A milk powder scandal in 2008 led to kidney damage – and even death – of infants. This was ‘the turning point’ for food safety in China, says Wei Wang, GMP+ International’s National Representative in China. The scandal led to the adoption of the 2009 Food Safety Law, which was renewed in 2015. The latest version of the law is regarded as one of the most stringent food safety laws in the history of China. “Food and feed safety control has improved significantly since the implementation of the governmental regulations,” Wang says. It is against this backdrop that Nuscience Group, a company of Royal Agrifirm Group, with feed production locations in Tianjin and Suzhou, and a trading office in Shanghai, initiated the GMP+ FSA application process. In September 2018, the 10,000 ton-per-month premixture and concentrates production facility in Tianjin became the first premixture plant in China to be awarded the certificate, which ensures the implementation of a proper feed safety management system. With almost 20,000 certified companies, GMP+ FSA is the world’s largest feed safety assurance scheme. Other Chinese companies received certification earlier, but they operate in export. What makes the Tianjin case unique, is that it is the first GMP+ FSA certified company in China to produce exclusively for the local market.
“Food quality and safety is becoming more important in China,” explains Mr Gert-Jan Gerrits, technical director China at Nuscience. “If we can guarantee feed safety, we have done our part in keeping this portion of the chain safe.” “Nuscience has ensured a new level of feed safety,” adds Mr Johan den Hartog, managing director of GMP+ International, creator and owner of the GMP+ FSA scheme. “Not only will this strengthen the position of Nuscience in the market, the certificate will also increase awareness of feed safety amongst other fellow feed companies. Nuscience has definitely taken up a leading role on feed safety within the feed industry in China.” The adjudication of the GMP+ FSA certificate to Nuscience’s Tianjin plant was marked by a visit of GMP+ International’s managing director Mr Johan den Hartog, counsellor of the Embassy of the Kingdom of the Netherlands Mr Wouter Verhey, and representatives of the feed industry associations of Tianjin and nearby Beijing. During this meeting, Mr Jeroen Jeuken, managing director of Agrifirm Asia Pacific, said he wanted his company to “inspire other feed companies to follow our steps and elevate the safety benchmark in our industry.”

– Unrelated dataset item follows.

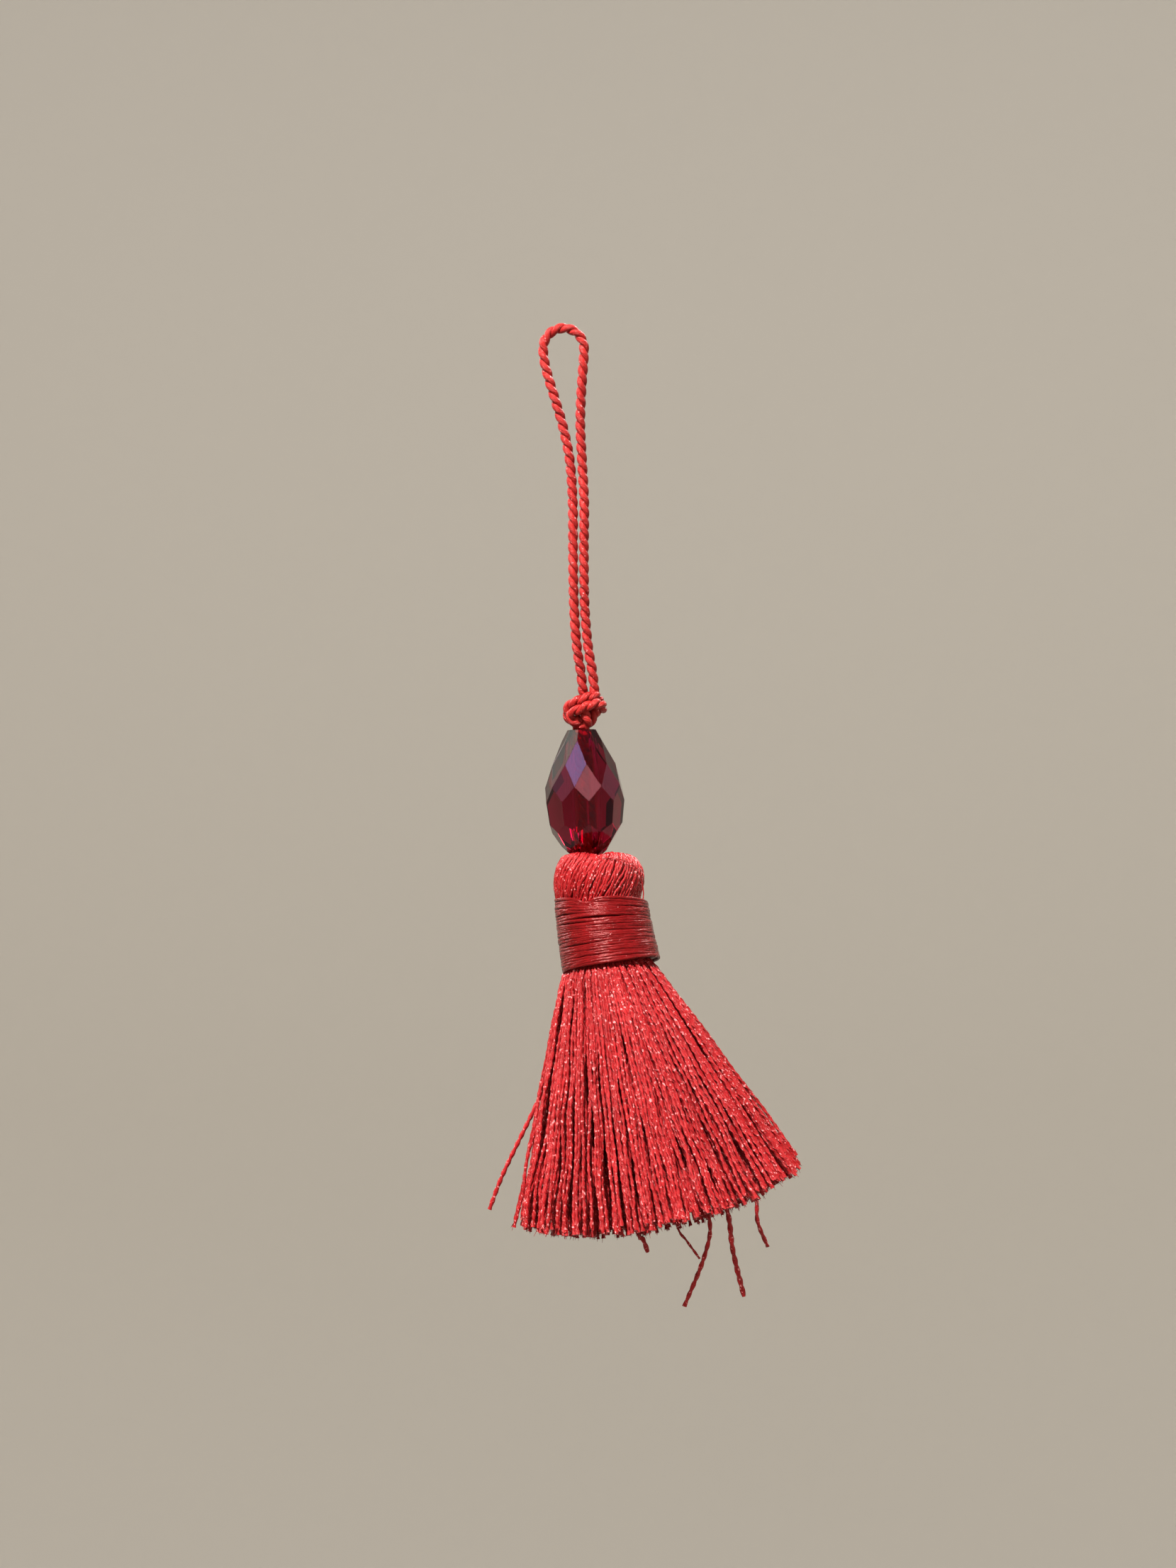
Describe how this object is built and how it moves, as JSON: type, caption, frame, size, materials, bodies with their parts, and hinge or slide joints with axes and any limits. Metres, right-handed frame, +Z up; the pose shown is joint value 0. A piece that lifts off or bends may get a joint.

For Nuscience, which operates under the name ‘Lvsai’ (meaning Green Feed) in China, GMP+ certification is way more than a marketing ploy. “The intrinsic motivation within our team to produce safe feed is extremely high,” says Mr Gerrits. “Feed safety is one of the main pillars in our organisation. Before GMP+, we already were certified for ISO and FSSC, but we really wanted to take feed safety to the highest level possible. GMP+ FSA provides that opportunity. We are convinced that quality is the single most important thing that we as a company can provide to our customers. Surely, price and service are important as well, but without quality – consistent quality, that is – you will not be able to survive in the long run.”
While the number of GMP+ FSA certified companies is relatively small, especially compared to the numbers in Western Europe, its brand recognition in the People’s Republic is growing. Last September, during a seminar in Tianjin, the room was filled to capacity. Many from the feed industry were eager to learn more about GMP+ FSA. Mr Gerrits: “More and more, companies in China are beginning to realise that it is not just about price and service, but also about quality and safety. Of course they know about ISO, but GMP+ FSA’s norms and standards are specific to the feed industry.”
However, change in this vast country is a slow process. “The Chinese people value their traditions. If they have been working with certain raw materials and safety measures for decades, they are hesitant to give those up. At the same time, if you sit down with them and explain new systems and products, their effects and guarantees, they are very open to adopting them.” And of course, implementing GMP+ FSA is not easy. It did take a lot of work and getting used to, Mr Gerrits acknowledges. “We had to change a lot of internal procedures. Also, the chain approach (that, among other things, requires companies to trade exclusively with other GMP+ FSA certified companies) didn’t make things easier for us.” But that’s where Nuscience’s intrinsic motivation came into play. “Eventually, we made it all work. And now that the new protocols are implemented, and well known within our organisation, our company is thriving. If our customers have questions or complaints, we can easily show the exact things we have done, thanks to track and trace. GMP+ FSA is very transparent. The Chinese people are surprised by this. It’s something most of them are not used to.”
Despite stricter safety laws in China, some still feel that feed is not yet getting the due attention of Chinese government. “People have to realise that food safety cannot be achieved without feed safety,” says Mr Den Hartog. National Representative Wang adds, “We are actively cooperating with the Chinese government, industrial associations, NGO’s, leading feed producers, and universities to further the case of feed safety.” “It is up to producers, supermarkets, fast food chains to take the lead,” Mr Gerrits concludes. “If we do our part, all the government has to do, is advise and facilitate.”